A function to split the summary from the input. LangChain returns both the input prompt and the generated response in one long text. To get only the summary, we must split the summary from the document that we sent as input.

Cell 8:

def split_result(result):
    "Split the reply from the prompt, should be done with output parser?"
    position = result.find(separator)
    summary = result[position + len(separator) :]
    return summary

Loading the Documents

We use LangChain’s DirectoryLoader to load all in files in document_folder. document_folder is defined at the start of this Notebook.

Cell 8:

from langchain_community.document_loaders import DirectoryLoader

loader = DirectoryLoader(document_folder)
documents = loader.load()
print('number of documents:', len(documents))

Creating the Summaries

Now, we can iterate over these documents with a for-loop.

Cell 9:

summaries = {}

for document in documents:
    filename = document.metadata['source']
    print(filename)
    summary = chain.invoke({"context": [document]})
    summary = split_result(summary)
    summaries[filename] = summary
    print('Summary of file', filename)
    print(summary)

Saving the Summaries to Text Files

Finally, we save the summaries for later use. In the example below, we save all the summaries in the file summaries.txt.

Cell 10:

with open('summaries_2.txt', 'w') as outfile:
    for filename in summaries:
        print('Summary of ', filename, file = outfile)
        print(summaries[filename], file=outfile)
        print(file=outfile)

Make an overall summary

See here under bonus material

Task 5.3:

The processes of the Chapters Chatbot and Summarization, may be done on the largest and the second largest GPU at Fox (40GB memory).
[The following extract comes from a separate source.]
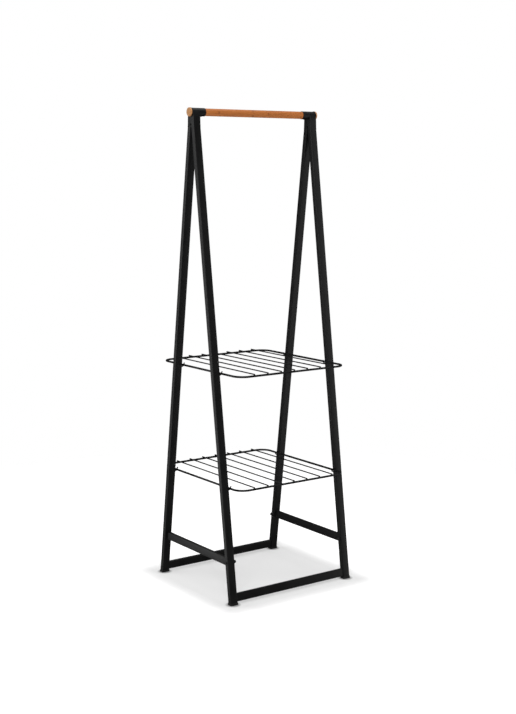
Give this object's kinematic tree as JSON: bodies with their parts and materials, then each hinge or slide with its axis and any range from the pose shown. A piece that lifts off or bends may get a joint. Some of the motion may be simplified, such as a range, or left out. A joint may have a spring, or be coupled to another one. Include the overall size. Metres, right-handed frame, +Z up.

As we advance to the next chapter with RAG, we depend on the largest GPU with its 80GB memory. Make sure you have your job running on the mentioned GPU resource. Also go to the menu in Jupyter lab, and choose as shown in the illustration below: Kernel –> Shut down all kernels. Now, you are going to open a new workbook, save it with a name you choose, and run the RAG process in that new document, without any other content in the cells.

Task 5.4:

How can you see if a single kernel is running and how do you shut them down one by one?